Dann kommen Sie auch mit keiner E-Mail heran und können auf diesem Rechner keine Software installieren. Sie wissen doch genau, mit wem wir es zu tun haben und wie weit diese Leute sind. Wenn die auf ihrem Computer einen Plan machen, der nicht kommuniziert wird, dann kommen wir gar nicht heran; denn dann ist der Computer nicht am Netz. Wenn die den Plan kommunizieren wollen, dann – das ist die billigste Methode; sie ist aber auch schon wieder veraltet – spielen sie die Daten zunächst auf einen USB-Stick und übertragen diese dann über einen zweiten Computer, mit dem sie ans Netz gehen. An den ersten Computer kommt man dann immer noch nicht heran, und auf dem zweiten ist nichts zu finden. In Wirklichkeit ist aber auch diese Maßnahme schon wieder veraltet. Um zu kommunizieren, klinken sie sich in andere Systeme ein, loggen sich über Wireless LAN in fremde Computer ein, und dann ist überhaupt nichts auf der Festplatte zu finden.

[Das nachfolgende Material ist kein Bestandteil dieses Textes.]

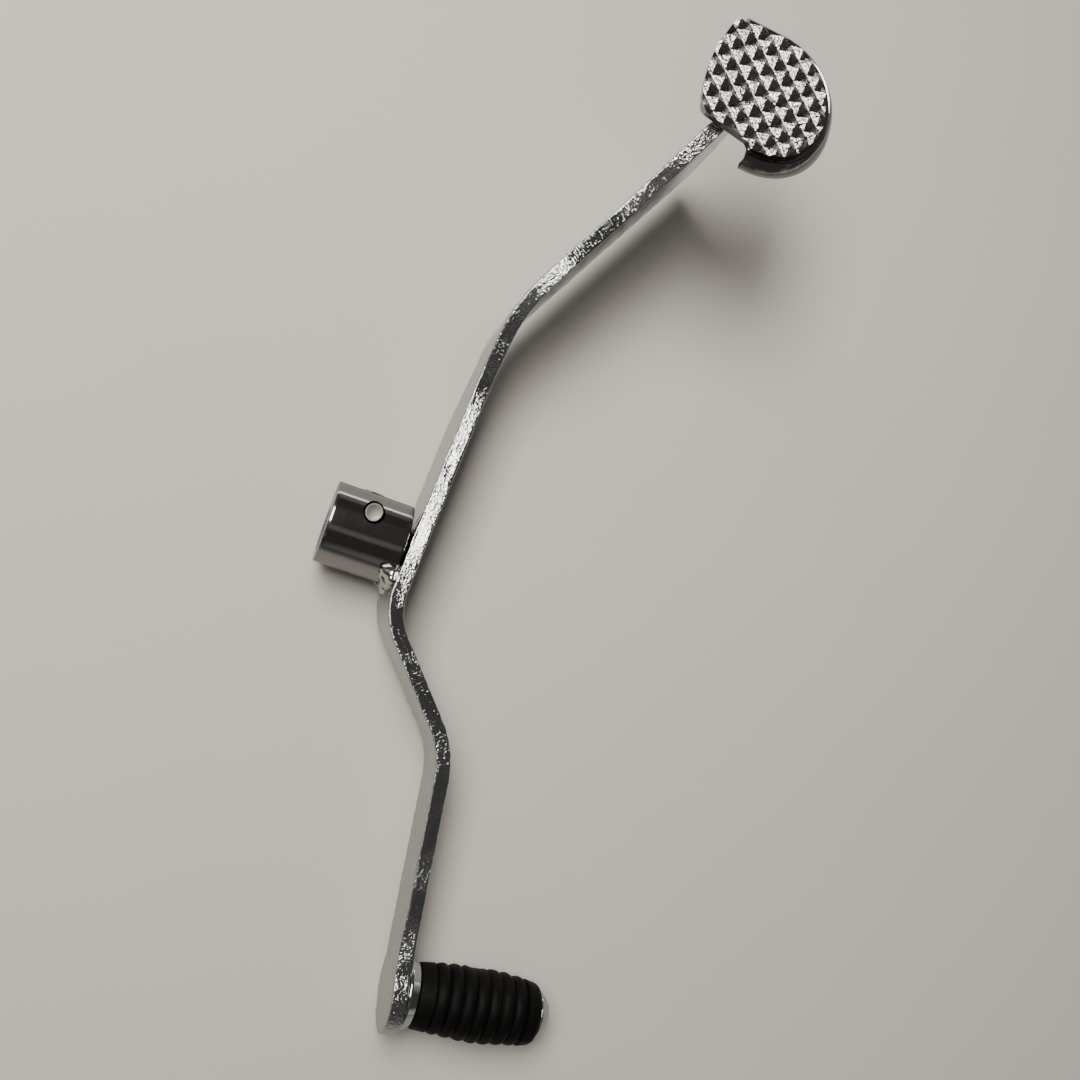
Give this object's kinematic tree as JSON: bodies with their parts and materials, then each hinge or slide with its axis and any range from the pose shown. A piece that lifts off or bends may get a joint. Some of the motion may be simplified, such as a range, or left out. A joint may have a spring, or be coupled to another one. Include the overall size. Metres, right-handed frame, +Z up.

Übrigens: In dem Fall, in dem jemand im stillen Kämmerlein auf seinem Computer solche Pläne macht und mit diesem Computer nicht ans Netz geht, hilft Ihnen nur die Beschlagnahme, und die Beschlagnahme ist schon heute möglich. Deswegen muss ich heute hier sagen: Es hat mir bis heute leider noch niemand den Nutzen der Onlinedurchsuchung dargetan. Nach meiner eigenen Überzeugung ist das eine komplette Symboldiskussion.

(Beifall bei der FDP/DVP und Abgeordneten der Grü nen sowie des Abg. Hans Georg Junginger SPD)

Deswegen wundert mich auch nicht der Brief des Vorsitzenden der Polizeigewerkschaft – ich habe ihn jetzt leider nicht dabei; er wird vornehm gar nie erwähnt –, in dem die Polizeigewerkschaft – des Landes wie des Bundes – klipp und klar fordert: „Lasst den Quatsch! Gebt uns lieber mehr Personal.“

(Beifall bei der FDP/DVP sowie Abgeordneten der SPD und der Grünen – Abg. Hans-Ulrich Sckerl GRÜNE: So ist es!)

Diese Aufforderung haben wir als Liberale in dieser Regierung aufgegriffen.